Insomma, giunti a questo punto parrebbe tutto rose e fiori... e invece no. Vedete, sono due i problemi che affliggono Uptown Saturday Night. il primo, volendo anche banale, è che la maggior parte dei pezzi migliori sono concentrati nella prima parte del disco. Il secondo è che quei pezzi che meritano sono davvero da dieci e lode; e dunque è inevitabile che quelli invece meno riusciti (Swing, Park Joint, Nicky Barnes e l'unica oggettivamente fiacca Rockin' It) appaiano come loffi. E' solo un'impressione, certo, eppure a questa non si sfugge. Voglio dire, B-Side To Hollywood farebbe la gioia di molti artisti oggi presenti sul mercato, eppure dopo aver sentito una Krystal Karrington o una Sparkle ti fa pensare "niente de che". Ingiusto quanto vuoi, ma capita.
Tolte queste imperfezioni, le uniche cose che mi vengono in mente sono domande. Per esempio, come mai Ski non se lo fili più nessuno. Voglio dire, dopo le belle cose prodotte per Jay-Z e quest'ottimo Uptown Saturday Night (suo vero biglietto da visita) cosa doveva fare? Sconfiggere la fame nel mondo? Oppure, ancora, com'è che chi è stato capace di mettere insieme un simile disco abbia poi ampiamente deluso con quelli successivi? E perchè USN non viene mai tirato fuori nelle discussioni da Amarcord del tipo "si stava meglio quando si stava peggio"? Misteri. Comunque sia, dategli un ascolto e, soprattutto, compratevelo originale ché il lavoro di mixaggio è ottimo e, garantisco, la differenza tra mp3 e originale si sente.
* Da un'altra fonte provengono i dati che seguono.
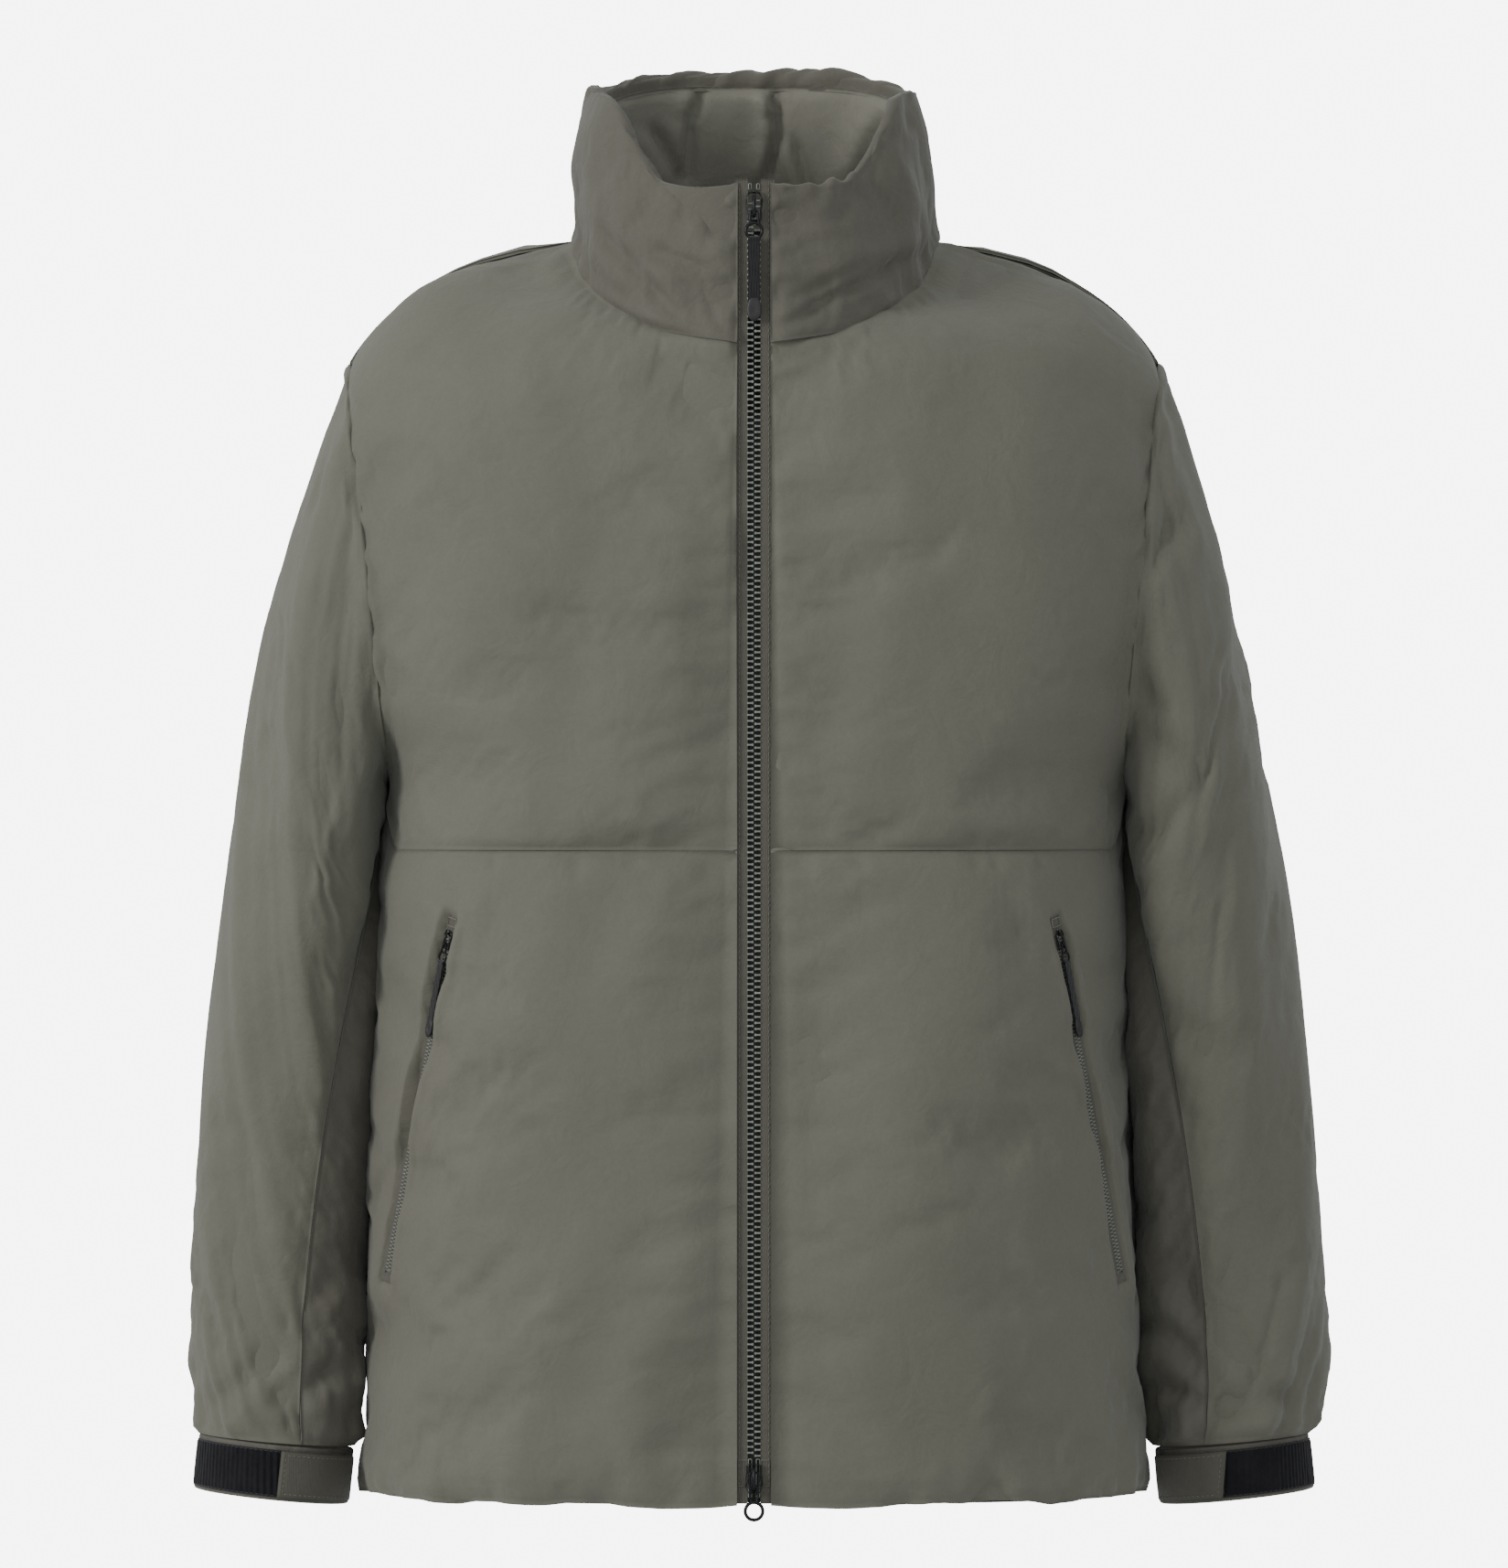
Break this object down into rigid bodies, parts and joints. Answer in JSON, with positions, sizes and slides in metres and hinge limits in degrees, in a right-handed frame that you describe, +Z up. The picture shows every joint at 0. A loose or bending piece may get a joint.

Camp Lo - Uptown Saturday Night

VIDEO: LUCHINI

8 commenti:

MAK ha detto...

Ottima recensione, come sempre assolutamente condivisbile.
Del resto abbiamo gusti molto simili e più o meno la stessa età. Io però non feci l'errore di lasciarmi scappare questo disco all'epoca e me ne sono vantato in tutti questi anni... è senza dubbio uno dei miei preferiti.
Piuttosto mi chiedo perchè i lavori successivi del duo fanno ampiamente cacare... cioè, lasciando stare i beats che ovviamente non sono ai livelli dei vecchi come nel 90% dei dischi rap, quello che mi ha completamente spiazzato sono proprio Geechi e Cheeba. Dov'è finito il loro flow travolgente e la musicalità che ci avevano dato? Ancora non mi spiego le cause di una tale debacle, conclusa (per il momento) con il pessimo Black Hollywood.

Marco ha detto...

Uno dei miei dischi preferiti.
Ricordo di averlo cercato in vinile...niente da fare.
Che pacco.

Anonimo ha detto...

Comunque sia, dategli un ascolto e, soprattutto, compratevelo originale ché il lavoro di mixaggio è ottimo e, garantisco, la differenza tra mp3 e originale si sente.
....appunto,come fai se il vinile non ce l'hai?

reiser ha detto...

Lo sapevo. Lo. Sa. Pe. Vo.
BAM: VINILE.
Devo stare attento a scrivere certe cose quando un otaku del vinile si aggira nei pressi...

In fondo è come se scrivessi di lasciar stare la scansione e cercare la stampa professionale; GARANTITO ci sarebbe qualcuno che verrebbe a dirmi "Eh bello mio, ma tu... ce l'hai il dagherrotipo?"

A_G ha detto...

ahahaha

maledetto crucco, e' da quando hai postato che non faccio altro che canticchiare: luchini pouring from the sky!

Antonio ha detto...

sai chi e' che si fila Ski, invece? Ras Kass, pensa un po'. Eyes don't Lie e' proprio prodotta (ottimamamente) proprio da mr. Ski Beatz... E' proprio vero che il mondo e' strano.

P.S.: a me come rappers i due hanno sempre fatto cagare. Lo so, non devo dirlo a casa di Mr. 1995, ma e' cosi'.

reiser ha detto...

Vabeh ma a te piace Thirstin Howl The IIIrd
In ogni caso, considerando che è Ras Kass a filarselo (ripeto: bow down di fronte alla tua infinita voglia di continuare a seguirlo) se io fossi in Ski mi gratterei i coglioni. Ras è l'equivalente di Agallah, cioè è bravo ma ovunque metta mano lui le carriere finiscono in tragedia

Antonio ha detto...

Ras è l'equivalente di Agallah, cioè è bravo ma ovunque metta mano lui le carriere finiscono in tragedia
Vero, ma non e' che Ski e i Camp Lo stiano spaccando il mondo... Ti devono pagare le mazzette per farsi recensire il disco, pensa a che livello sono arrivati. Ancora un po' e si devono fare raccomandare da Smoothe The Hustler come portieri d'albergo.